Emaar Properties has brought a taste of Dubai to one the world’s most famous department stores as it attempts to attract foreign investors amid the property slowdown in the emirate.

The Dubai developer, builder of the Burj Khalifa, is launching and exhibiting its latest project at Harrods in London until mid-August.

Visitors can experience interactive video displays, and view large scale models of Dubai Creek Harbour, Dubai Hills Estate and The Opera District.

The models include The Tower, which is expected to be taller than Burj Khalifa – currently the world’s highest – when completed in Dubai Creek Harbour.

Emaar and Harrods estimates that a window display on the ground floor is passed by 75,000 pedestrians per day.

A report released yesterday by Cluttons said that sale prices in Dubai fell by 2.2 per cent in the first three months of 2016, the steepest quarterly drop for five years.

Prices were 4.4 per cent lower year-on-year, with the biggest price declines for high-end villas, while premium apartment sale prices had held up in comparison but transactions had slowed.

JLL said last week that it expected prices to bottom out over the summer and a recovery in the second half of the year, but uncertainty remains with oil prices remaining in the $40 bracket.

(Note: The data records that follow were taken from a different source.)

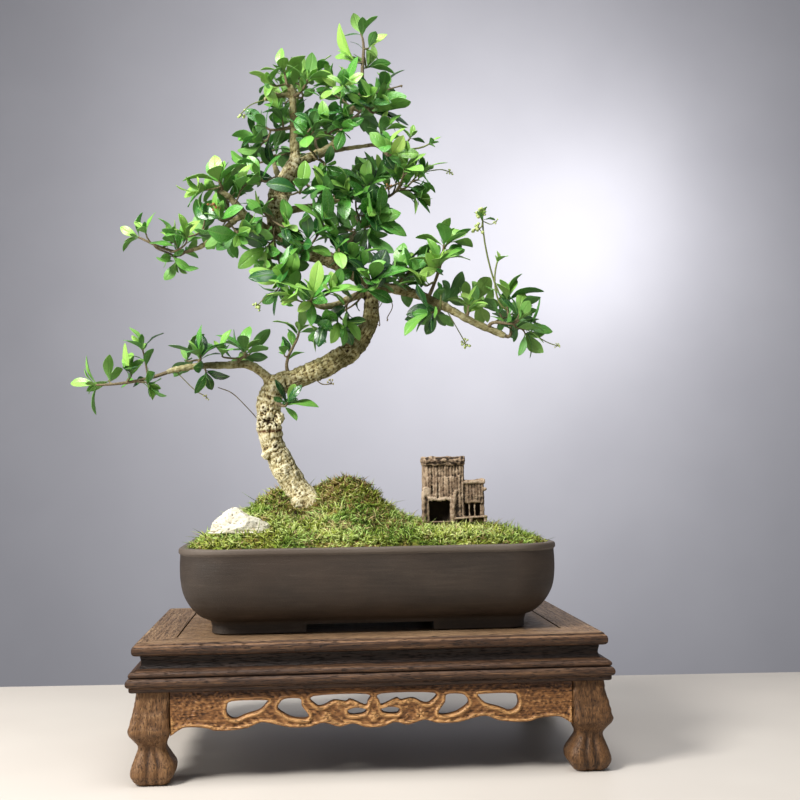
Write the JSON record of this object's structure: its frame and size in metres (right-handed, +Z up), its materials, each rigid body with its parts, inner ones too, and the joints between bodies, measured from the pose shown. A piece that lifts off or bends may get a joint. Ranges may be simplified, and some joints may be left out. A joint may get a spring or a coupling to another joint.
{
  "type": "fukien tea bonsai",
  "caption": "Leaning small-leaved bonsai in a mossed rectangular clay pot with a pale stone and a clay hut, standing on a low carved wooden display stand.",
  "frame": {"origin": "on the floor, under the middle of the whole object's box", "axes": "+Z up, +X to the right in the front view, +Y away from the viewer"},
  "size_m": [0.4258, 0.243, 0.6299],
  "materials": {
    "carved_wood": "satin varnish",
    "dark_wood": "satin varnish",
    "pot_clay": "unglazed, matte",
    "soil": "loose earth",
    "moss": "soft, matte",
    "white_stone": "rough, matte",
    "hut_clay": "fired clay, matte",
    "bark": "natural bark, matte",
    "leaf_green": "living leaf, satin"
  },
  "bodies": {
    "root": {"stand_panel": "dark_wood", "stand_frame_front": "dark_wood", "stand_frame_right": "dark_wood", "stand_frame_back": "dark_wood", "stand_frame_left": "dark_wood", "stand_rail_front": "dark_wood", "stand_rail_right": "dark_wood", "stand_rail_back": "dark_wood", "stand_rail_left": "dark_wood", "stand_apron_front": "carved_wood", "stand_apron_right": "carved_wood", "stand_apron_back": "carved_wood", "stand_apron_left": "carved_wood", "stand_leg_front_left": "carved_wood", "stand_leg_front_right": "carved_wood", "stand_leg_back_left": "carved_wood", "stand_leg_back_right": "carved_wood", "pot": "pot_clay", "soil": "soil", "moss": "moss", "stone": "white_stone", "clay_hut": "hut_clay", "trunk": "bark", "leaves_apex_left": "leaf_green", "leaves_apex_centre": "leaf_green", "leaves_apex_middle": "leaf_green", "leaves_apex_top": "leaf_green", "leaves_apex_right": "leaf_green", "leaves_apex_back": "leaf_green", "leaves_apex_left_low": "leaf_green", "leaves_crown_front": "leaf_green", "leaves_crown_under": "leaf_green", "leaves_crown_back": "leaf_green", "leaves_right_mid": "leaf_green", "leaves_mid_right_end": "leaf_green", "leaves_mid_right_inner": "leaf_green", "leaves_mid_right_back": "leaf_green", "leaves_mid_front": "leaf_green", "leaves_trunk_left_up": "leaf_green", "leaves_left_upper_tip": "leaf_green", "leaves_left_upper_mid": "leaf_green", "leaves_far_left": "leaf_green", "leaves_centre_left": "leaf_green", "leaves_centre_front_top": "leaf_green", "leaves_centre_front": "leaf_green", "leaves_centre_right": "leaf_green", "leaves_centre_low": "leaf_green", "leaves_back_mid": "leaf_green", "leaves_back_upper": "leaf_green", "leaves_right_inner": "leaf_green", "leaves_right_rosette": "leaf_green", "leaves_right_under": "leaf_green", "leaves_right_mid_rosette": "leaf_green", "leaves_right_big": "leaf_green", "leaves_right_end": "leaf_green", "leaves_low_left_tip": "leaf_green", "leaves_low_left_mid": "leaf_green", "leaves_low_left_near": "leaf_green", "leaves_sprout": "leaf_green", "leaves_trunk_sprout": "leaf_green"}
  },
  "joints": []
}
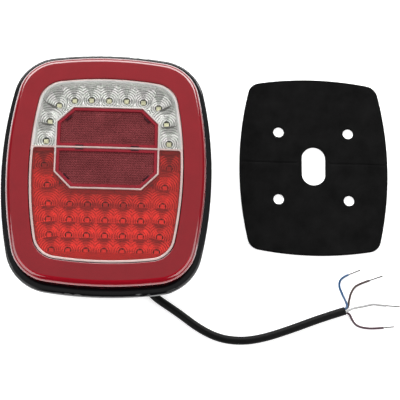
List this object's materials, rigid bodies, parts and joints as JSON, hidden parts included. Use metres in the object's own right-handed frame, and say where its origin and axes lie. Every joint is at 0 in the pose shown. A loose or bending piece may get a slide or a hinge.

It reported a 10 per cent year-on-year decline in house prices in the first quarter of 2016, which it blamed on the strong dollar (to which the dirham is pegged) and lower oil prices.

Simon Barry, head of new residential developments at Harrods Estates, said that the store’s clients will be extremely interested in what Emaar has to offer.

“Dubai offers one of the most compelling opportunities to invest in property in the world at present,” he said. “Just as London is the financial capital of the European time-zone, so Dubai is the financial capital of the Middle East time-zone.

“The Dubai property market is now stable, benefitting from huge inward investment from both the Middle East and the Indian sub-continent, and its economy is anticipated to grow strongly leading up to the Dubai World Expo in 2020, despite last year’s downturn in oil prices.”

One-bedroom apartments measuring 707 sq ft at Dubai Creek Harbour start at £184,135 (Dh986,311), a cost that equates to £260 per sq ft. Harrods Estates said that prime Central London equivalent values are £2,000 per sq ft.

Dubai Land Department figures for the first three months of 2016 show transactions worth Dh55bn were completed, which is a 14 per cent drop on the Dh64bn registered in the same period last year.

However, the volume of transactions completed was said to be 14 per cent higher at 12,568 as more affordable homes have come on to the market.

Emaar chairman Mohamed Alabbar revealed last week that the company had “severely cut costs” due to challenging market conditions, but was “pleasantly surprised” by sales activity.

Emaar Properties’ net profit in the fourth quarter of 2015 of $1.03bn was 1 per cent lower than in 2014, despite a 58 per cent uplift in sales to Dh3.8bn.